Start of Records for the task

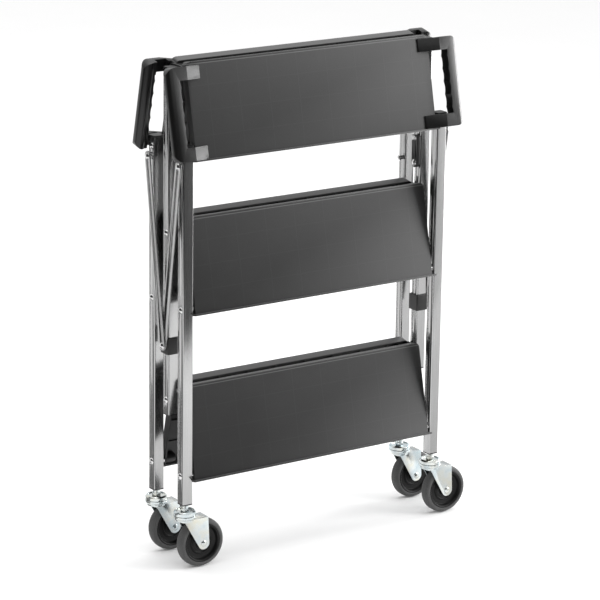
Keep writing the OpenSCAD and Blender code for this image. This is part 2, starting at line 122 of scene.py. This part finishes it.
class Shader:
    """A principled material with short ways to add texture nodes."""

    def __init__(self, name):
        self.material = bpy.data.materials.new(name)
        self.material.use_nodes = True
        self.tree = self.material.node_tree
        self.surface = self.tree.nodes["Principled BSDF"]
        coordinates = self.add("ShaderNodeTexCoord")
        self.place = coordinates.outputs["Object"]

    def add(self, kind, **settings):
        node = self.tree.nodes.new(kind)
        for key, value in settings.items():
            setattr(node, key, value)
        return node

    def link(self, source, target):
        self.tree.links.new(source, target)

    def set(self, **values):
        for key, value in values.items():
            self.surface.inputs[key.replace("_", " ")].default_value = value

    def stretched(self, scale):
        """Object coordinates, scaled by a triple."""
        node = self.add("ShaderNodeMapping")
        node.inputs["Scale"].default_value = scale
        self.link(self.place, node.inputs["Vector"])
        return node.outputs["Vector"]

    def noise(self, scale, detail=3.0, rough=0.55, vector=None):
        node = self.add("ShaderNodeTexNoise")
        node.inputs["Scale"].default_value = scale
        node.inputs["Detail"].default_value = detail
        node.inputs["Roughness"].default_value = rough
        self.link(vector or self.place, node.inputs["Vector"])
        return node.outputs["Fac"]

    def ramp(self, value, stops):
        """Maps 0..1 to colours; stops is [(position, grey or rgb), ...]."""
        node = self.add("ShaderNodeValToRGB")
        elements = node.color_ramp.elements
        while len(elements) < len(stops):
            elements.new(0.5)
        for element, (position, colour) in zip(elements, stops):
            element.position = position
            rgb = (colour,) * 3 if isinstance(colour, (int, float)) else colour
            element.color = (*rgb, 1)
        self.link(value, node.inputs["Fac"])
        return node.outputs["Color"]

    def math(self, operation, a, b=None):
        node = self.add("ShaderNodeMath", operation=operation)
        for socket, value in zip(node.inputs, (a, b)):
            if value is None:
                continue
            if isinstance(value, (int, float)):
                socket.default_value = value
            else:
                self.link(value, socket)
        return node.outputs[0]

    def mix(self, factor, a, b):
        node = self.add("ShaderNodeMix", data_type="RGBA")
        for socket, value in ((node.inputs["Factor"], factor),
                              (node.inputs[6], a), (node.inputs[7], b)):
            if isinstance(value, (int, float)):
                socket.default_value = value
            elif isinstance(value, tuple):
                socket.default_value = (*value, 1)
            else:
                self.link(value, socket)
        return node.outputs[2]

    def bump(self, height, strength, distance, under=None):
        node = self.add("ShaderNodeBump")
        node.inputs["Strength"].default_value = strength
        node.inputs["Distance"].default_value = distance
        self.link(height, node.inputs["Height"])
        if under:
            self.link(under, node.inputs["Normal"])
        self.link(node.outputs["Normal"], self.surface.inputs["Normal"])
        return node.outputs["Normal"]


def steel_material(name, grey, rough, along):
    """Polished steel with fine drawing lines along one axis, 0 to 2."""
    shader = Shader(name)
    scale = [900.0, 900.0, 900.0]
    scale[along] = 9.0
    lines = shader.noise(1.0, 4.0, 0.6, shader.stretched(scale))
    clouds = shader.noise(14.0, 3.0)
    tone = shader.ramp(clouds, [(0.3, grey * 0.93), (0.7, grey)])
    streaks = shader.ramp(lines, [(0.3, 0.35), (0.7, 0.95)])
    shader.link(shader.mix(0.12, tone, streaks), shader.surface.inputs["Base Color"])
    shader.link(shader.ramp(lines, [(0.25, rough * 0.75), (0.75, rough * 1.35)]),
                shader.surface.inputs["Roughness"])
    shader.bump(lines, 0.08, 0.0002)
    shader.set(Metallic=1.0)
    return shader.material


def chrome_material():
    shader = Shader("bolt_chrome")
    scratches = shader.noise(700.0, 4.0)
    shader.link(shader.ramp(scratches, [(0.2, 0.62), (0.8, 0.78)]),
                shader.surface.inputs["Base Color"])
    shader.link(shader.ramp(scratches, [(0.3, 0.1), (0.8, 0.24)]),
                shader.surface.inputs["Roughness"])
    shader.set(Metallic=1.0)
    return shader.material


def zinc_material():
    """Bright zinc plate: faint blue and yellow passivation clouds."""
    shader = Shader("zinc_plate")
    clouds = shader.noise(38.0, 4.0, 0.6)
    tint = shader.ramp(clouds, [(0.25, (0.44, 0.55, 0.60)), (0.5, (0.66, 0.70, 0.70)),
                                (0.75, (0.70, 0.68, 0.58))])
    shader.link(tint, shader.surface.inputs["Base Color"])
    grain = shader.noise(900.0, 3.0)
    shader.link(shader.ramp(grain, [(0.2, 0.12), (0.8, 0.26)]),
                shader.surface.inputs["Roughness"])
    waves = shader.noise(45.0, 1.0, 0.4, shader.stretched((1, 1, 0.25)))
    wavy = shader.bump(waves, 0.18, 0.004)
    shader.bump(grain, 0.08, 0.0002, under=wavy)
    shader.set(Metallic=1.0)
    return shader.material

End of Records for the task
Start of Records for the task

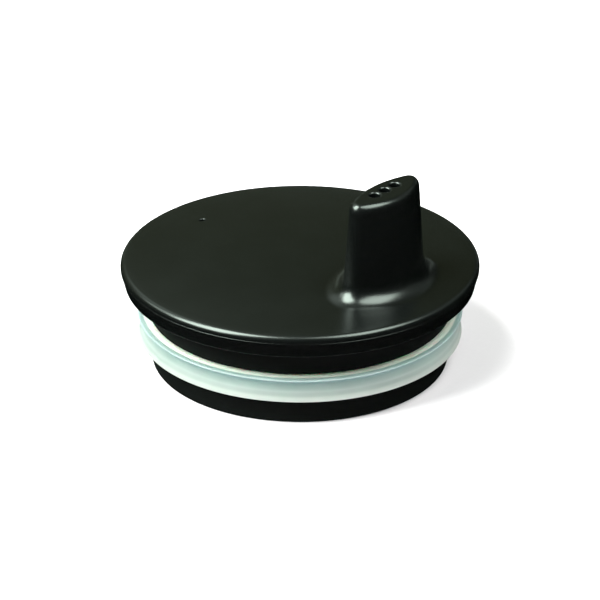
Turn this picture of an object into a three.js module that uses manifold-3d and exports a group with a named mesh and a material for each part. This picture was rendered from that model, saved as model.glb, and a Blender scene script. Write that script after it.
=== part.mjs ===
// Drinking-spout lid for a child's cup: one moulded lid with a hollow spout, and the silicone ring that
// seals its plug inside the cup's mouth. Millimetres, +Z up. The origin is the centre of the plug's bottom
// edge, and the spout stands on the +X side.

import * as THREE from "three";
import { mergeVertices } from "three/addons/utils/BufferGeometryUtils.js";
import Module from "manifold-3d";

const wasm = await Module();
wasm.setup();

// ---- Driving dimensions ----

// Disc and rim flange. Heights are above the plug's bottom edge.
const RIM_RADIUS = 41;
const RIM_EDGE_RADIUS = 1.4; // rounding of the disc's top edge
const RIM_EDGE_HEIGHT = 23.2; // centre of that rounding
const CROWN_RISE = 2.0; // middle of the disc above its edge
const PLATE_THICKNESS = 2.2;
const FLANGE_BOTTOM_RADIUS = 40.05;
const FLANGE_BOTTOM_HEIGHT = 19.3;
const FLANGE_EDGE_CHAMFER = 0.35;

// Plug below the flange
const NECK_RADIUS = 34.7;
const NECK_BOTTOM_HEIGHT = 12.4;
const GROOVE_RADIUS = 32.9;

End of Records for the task
Start of Records for the task

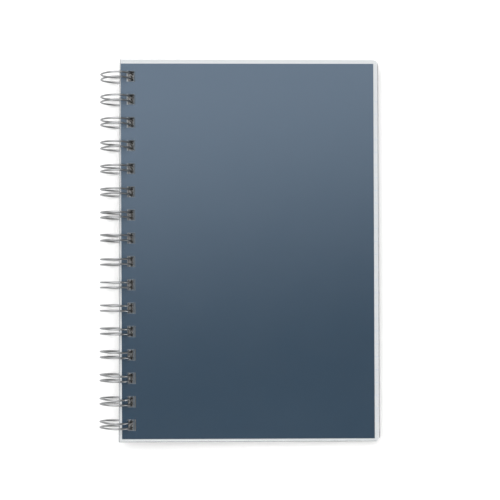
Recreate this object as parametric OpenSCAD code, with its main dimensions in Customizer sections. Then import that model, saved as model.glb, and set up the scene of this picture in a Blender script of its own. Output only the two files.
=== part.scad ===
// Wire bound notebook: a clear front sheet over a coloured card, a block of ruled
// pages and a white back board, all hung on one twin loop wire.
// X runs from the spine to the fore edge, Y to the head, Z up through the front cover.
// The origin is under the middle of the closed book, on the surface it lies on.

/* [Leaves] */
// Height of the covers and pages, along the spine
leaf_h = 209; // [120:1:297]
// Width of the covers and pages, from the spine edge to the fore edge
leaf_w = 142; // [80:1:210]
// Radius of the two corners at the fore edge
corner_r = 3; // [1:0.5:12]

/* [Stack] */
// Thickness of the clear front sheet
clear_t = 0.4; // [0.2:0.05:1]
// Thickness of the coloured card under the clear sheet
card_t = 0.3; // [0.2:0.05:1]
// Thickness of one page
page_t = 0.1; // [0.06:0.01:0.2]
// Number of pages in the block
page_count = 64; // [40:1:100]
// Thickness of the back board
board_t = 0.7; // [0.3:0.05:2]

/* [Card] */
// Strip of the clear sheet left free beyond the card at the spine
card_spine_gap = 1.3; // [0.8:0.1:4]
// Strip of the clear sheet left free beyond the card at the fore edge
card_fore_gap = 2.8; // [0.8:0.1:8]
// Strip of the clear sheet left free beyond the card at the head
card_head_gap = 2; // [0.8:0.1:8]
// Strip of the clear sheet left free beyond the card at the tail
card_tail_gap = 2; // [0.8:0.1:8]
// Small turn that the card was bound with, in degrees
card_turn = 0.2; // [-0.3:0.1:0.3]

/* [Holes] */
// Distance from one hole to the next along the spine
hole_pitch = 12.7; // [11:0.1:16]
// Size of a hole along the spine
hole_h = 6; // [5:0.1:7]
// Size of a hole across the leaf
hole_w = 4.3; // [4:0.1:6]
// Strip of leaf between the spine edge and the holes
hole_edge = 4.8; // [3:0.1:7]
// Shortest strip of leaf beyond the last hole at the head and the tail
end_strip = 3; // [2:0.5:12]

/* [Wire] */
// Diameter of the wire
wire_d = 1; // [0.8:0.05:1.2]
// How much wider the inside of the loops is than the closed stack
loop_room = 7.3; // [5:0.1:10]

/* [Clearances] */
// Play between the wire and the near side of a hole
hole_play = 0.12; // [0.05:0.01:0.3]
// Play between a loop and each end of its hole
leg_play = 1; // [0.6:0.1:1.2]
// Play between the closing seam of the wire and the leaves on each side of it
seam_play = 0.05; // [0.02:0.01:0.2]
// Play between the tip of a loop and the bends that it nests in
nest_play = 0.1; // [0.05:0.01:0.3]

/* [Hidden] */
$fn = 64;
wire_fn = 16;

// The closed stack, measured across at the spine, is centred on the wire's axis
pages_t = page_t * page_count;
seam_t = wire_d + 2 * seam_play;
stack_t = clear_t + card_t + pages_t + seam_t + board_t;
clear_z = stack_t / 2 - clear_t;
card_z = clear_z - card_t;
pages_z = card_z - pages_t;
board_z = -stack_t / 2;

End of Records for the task

> [Stated problem]
How many of these lines contain "picture"? Write only the number.

> [Final answer]
2